— start —
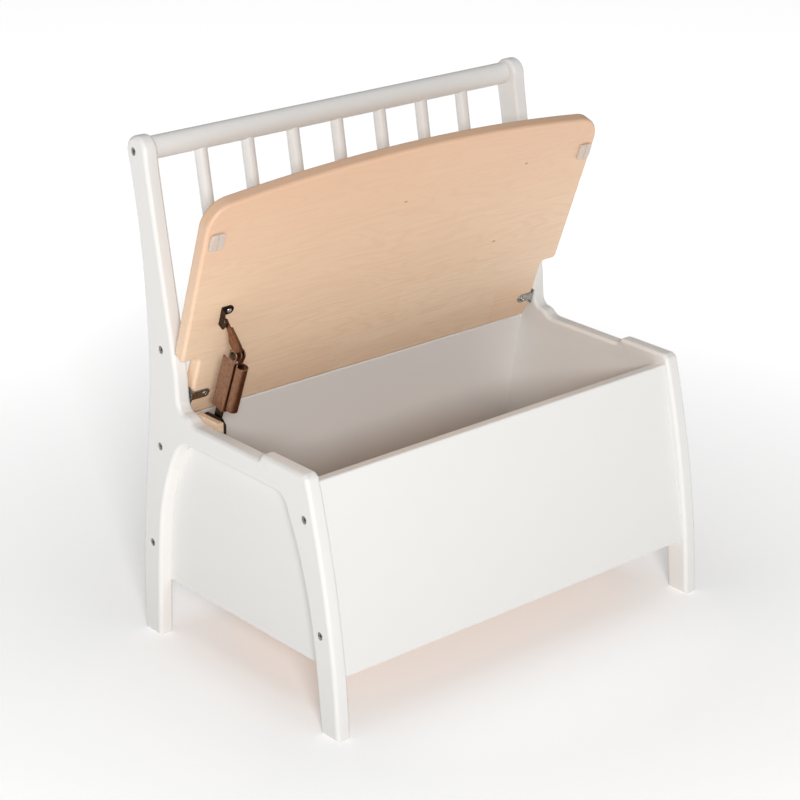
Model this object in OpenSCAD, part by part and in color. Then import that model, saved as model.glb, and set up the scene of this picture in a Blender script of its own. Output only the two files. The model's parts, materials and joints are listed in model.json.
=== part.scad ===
// Storage bench: two side frames carry a tilted-panel chest, a spindle back and a lid on pivots.
// X runs across the bench, the front is at -Y, Z is up and the floor is Z = 0. All sizes in mm.

/* [Side frames] */
// Half of the width over the side frames
frame_half_w = 300; // [280:1:380]
// Thickness of the side frames
frame_t = 20; // [18:1:24]
// Height of the rail's lowered top edge, where fingers reach under the lid
rail_z = 304; // [302:1:305]
// Height of the arm's raised ends
nose_z = 312; // [311:0.5:312.5]
// Height of the arch's flat top
arch_z = 276; // [272:1:278]
// Y of the joint between a rear post and its arm rail
rear_joint_y = 70; // [64:1:72]
// Y of the joint between an arm rail and its front leg
front_joint_y = -80; // [-84:1:-76]
// Height of the centre of the post's round top
post_top_z = 614; // [612:1:620]
// Radius of the post's round top
post_top_r = 18.5; // [18:0.25:19]

/* [Chest] */
// Thickness of the front and back panels
panel_t = 18; // [16:0.5:20]
// Height of the chest's lower edge
chest_bottom_z = 74; // [70:1:80]
// Height of the front panel's outer top edge
front_panel_top_z = 300; // [296:1:303]
// Height of the back panel's inner top edge
back_panel_top_z = 295; // [290:1:297]
// How far the front panel leans per millimetre of height
front_slope = 0.21; // [0.2:0.005:0.215]
// How far the back panel leans per millimetre of height
back_slope = 0.17; // [0.165:0.005:0.175]
// Thickness of the thin side sheets
side_sheet_t = 3; // [2.5:0.5:4]
// Thickness of the chest's bottom
bottom_t = 8; // [6:0.5:10]
// Height of the underside of the chest's bottom
bottom_z = 88; // [84:1:95]

/* [Back] */
// Radius of the round rails
rail_r = 13.75; // [12:0.25:15]
// Radius of the rungs
rung_r = 8; // [6:0.5:9]
// Number of rungs
rung_count = 7; // [5:1:7]
// Distance between rungs
rung_pitch = 68.7; // [60:0.1:75]

/* [Lid] */
// Half of the lid's width at its notches
lid_half_w = 302.5; // [302:0.5:304]
// Half of the lid's width at its free end
lid_front_half_w = 306; // [304:1:308]
// Thickness of the lid
lid_t = 18; // [16:1:20]
// How far the lid is open as drawn
lid_open = 71; // [71:1:71]
// Distance from the pivot to the middle of the lid's front edge
lid_reach = 292; // [284:1:294]
// Distance from the pivot to the notches beside the posts
notch_u = 58; // [56:1:64]
// Overhang of the lid behind the pivot
lid_tail = 26; // [22:1:28]
// Half width of the lid's narrow part between the posts
tail_half_w = 277; // [277:1:277]

/* [Hidden] */
$fn = 64;

inner_x = frame_half_w - frame_t;
eps = 0.05; // clearance round a fixed fastener
run = 0.05; // radial clearance of a turning pin

lacquer = "#e9e7e4";
beech = "#dfc09c";
zinc = "#b9bcbc";
copper = "#7a4a38";
dark_steel = "#3b3330";

// ---- curves ----

// Point at t along the smooth curve's stretch from b to c
function blend(a, b, c, d, t) =
  0.5 * (2 * b + (c - a) * t + (2 * a - 5 * b + 4 * c - d) * t * t + (3 * b - a - 3 * c + d) * t * t * t);

// A smooth curve through the points p, with n steps from each point to the next
function curve(p, n = 5) = [
  for (i = [0:len(p) - 2])
    for (k = [0:n - 1])
      blend(p[max(i - 1, 0)], p[i], p[i + 1], p[min(i + 2, len(p) - 1)], k / n),
  p[len(p) - 1]
];

// Points along a circle's arc from angle a0 to a1
function around(a) = [cos(a), sin(a)];
function arc(c, r, a0, a1, n = 8) = [for (k = [0:n]) c + r * around(a0 + (a1 - a0) * k / n)];

// Extrudes an outline given in Y and Z along X, from x0 to x1
module across(x0, x1) {
  translate([x0, 0, 0]) rotate([90, 0, 90]) linear_extrude(height = x1 - x0) children();
}

// A round bar along X
module bar(x0, x1, p, r) {
  translate([x0, p[0], p[1]]) rotate([0, 90, 0]) cylinder(r = r, h = x1 - x0);
}

module left_and_right() {
  children();
  mirror([1, 0, 0]) children();
}

// Draws a right-hand part on the chosen side: 1 is right, -1 is left
module on_side(side) {
  mirror([side < 0 ? 1 : 0, 0, 0]) children();
}

// ---- chest planes: Y of each panel's faces at the height z ----

front_top_y = -132.3;
back_top_y = 126.2;
front_panel_y_t = panel_t * sqrt(1 + front_slope * front_slope);
function front_outer_y(z) = front_top_y - (front_panel_top_z - z) * front_slope;
function front_inner_y(z) = front_outer_y(z) + front_panel_y_t;
function back_inner_y(z) = back_top_y + (back_panel_top_z - z) * back_slope;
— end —
Restate, word for word and with nothing added, the lines from the first line of the listing through the one where "sizes in mm." stands.

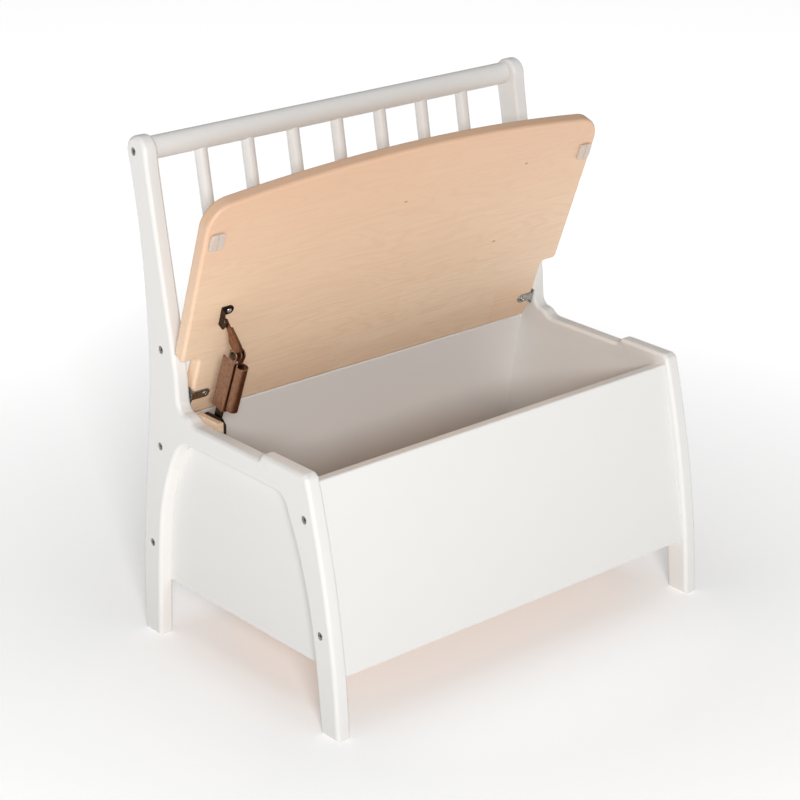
Model this object in OpenSCAD, part by part and in color. Then import that model, saved as model.glb, and set up the scene of this picture in a Blender script of its own. Output only the two files. The model's parts, materials and joints are listed in model.json.
=== part.scad ===
// Storage bench: two side frames carry a tilted-panel chest, a spindle back and a lid on pivots.
// X runs across the bench, the front is at -Y, Z is up and the floor is Z = 0. All sizes in mm.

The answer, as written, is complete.